▶ STATED GOAL
Copy out all of the material exactly.

▶ INFORMATION PROVIDED
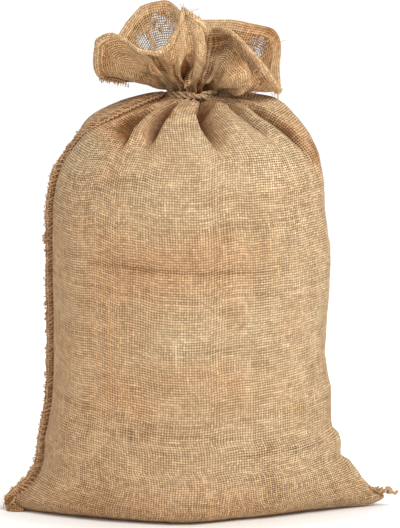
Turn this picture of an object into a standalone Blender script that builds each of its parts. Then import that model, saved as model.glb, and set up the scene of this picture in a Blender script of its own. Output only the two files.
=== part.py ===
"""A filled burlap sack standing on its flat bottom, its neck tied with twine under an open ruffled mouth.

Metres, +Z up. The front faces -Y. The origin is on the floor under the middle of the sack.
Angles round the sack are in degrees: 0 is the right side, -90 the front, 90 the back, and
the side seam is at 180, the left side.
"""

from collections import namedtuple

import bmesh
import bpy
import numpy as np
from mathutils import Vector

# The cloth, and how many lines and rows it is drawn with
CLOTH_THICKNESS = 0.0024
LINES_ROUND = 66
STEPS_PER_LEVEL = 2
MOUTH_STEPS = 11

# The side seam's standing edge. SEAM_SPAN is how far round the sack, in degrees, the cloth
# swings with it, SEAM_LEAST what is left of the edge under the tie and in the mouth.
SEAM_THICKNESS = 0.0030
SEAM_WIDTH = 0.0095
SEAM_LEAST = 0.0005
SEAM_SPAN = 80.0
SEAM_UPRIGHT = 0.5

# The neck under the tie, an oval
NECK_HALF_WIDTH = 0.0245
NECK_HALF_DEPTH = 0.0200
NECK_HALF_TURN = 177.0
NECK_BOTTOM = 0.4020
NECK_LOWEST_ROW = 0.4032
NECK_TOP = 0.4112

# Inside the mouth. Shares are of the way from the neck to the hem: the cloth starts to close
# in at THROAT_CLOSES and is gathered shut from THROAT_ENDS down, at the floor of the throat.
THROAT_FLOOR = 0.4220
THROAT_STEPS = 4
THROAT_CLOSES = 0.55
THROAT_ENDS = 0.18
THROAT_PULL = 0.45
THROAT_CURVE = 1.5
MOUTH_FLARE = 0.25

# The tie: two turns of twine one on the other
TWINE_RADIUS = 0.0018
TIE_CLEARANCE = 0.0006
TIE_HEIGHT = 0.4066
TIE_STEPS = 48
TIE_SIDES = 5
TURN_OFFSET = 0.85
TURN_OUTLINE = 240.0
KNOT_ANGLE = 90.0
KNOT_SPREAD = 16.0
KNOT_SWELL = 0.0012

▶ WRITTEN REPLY
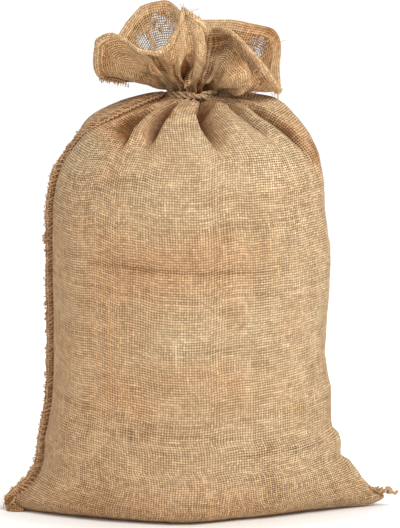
Turn this picture of an object into a standalone Blender script that builds each of its parts. Then import that model, saved as model.glb, and set up the scene of this picture in a Blender script of its own. Output only the two files.
=== part.py ===
"""A filled burlap sack standing on its flat bottom, its neck tied with twine under an open ruffled mouth.

Metres, +Z up. The front faces -Y. The origin is on the floor under the middle of the sack.
Angles round the sack are in degrees: 0 is the right side, -90 the front, 90 the back, and
the side seam is at 180, the left side.
"""

from collections import namedtuple

import bmesh
import bpy
import numpy as np
from mathutils import Vector

# The cloth, and how many lines and rows it is drawn with
CLOTH_THICKNESS = 0.0024
LINES_ROUND = 66
STEPS_PER_LEVEL = 2
MOUTH_STEPS = 11

# The side seam's standing edge. SEAM_SPAN is how far round the sack, in degrees, the cloth
# swings with it, SEAM_LEAST what is left of the edge under the tie and in the mouth.
SEAM_THICKNESS = 0.0030
SEAM_WIDTH = 0.0095
SEAM_LEAST = 0.0005
SEAM_SPAN = 80.0
SEAM_UPRIGHT = 0.5

# The neck under the tie, an oval
NECK_HALF_WIDTH = 0.0245
NECK_HALF_DEPTH = 0.0200
NECK_HALF_TURN = 177.0
NECK_BOTTOM = 0.4020
NECK_LOWEST_ROW = 0.4032
NECK_TOP = 0.4112

# Inside the mouth. Shares are of the way from the neck to the hem: the cloth starts to close
# in at THROAT_CLOSES and is gathered shut from THROAT_ENDS down, at the floor of the throat.
THROAT_FLOOR = 0.4220
THROAT_STEPS = 4
THROAT_CLOSES = 0.55
THROAT_ENDS = 0.18
THROAT_PULL = 0.45
THROAT_CURVE = 1.5
MOUTH_FLARE = 0.25

# The tie: two turns of twine one on the other
TWINE_RADIUS = 0.0018
TIE_CLEARANCE = 0.0006
TIE_HEIGHT = 0.4066
TIE_STEPS = 48
TIE_SIDES = 5
TURN_OFFSET = 0.85
TURN_OUTLINE = 240.0
KNOT_ANGLE = 90.0
KNOT_SPREAD = 16.0
KNOT_SWELL = 0.0012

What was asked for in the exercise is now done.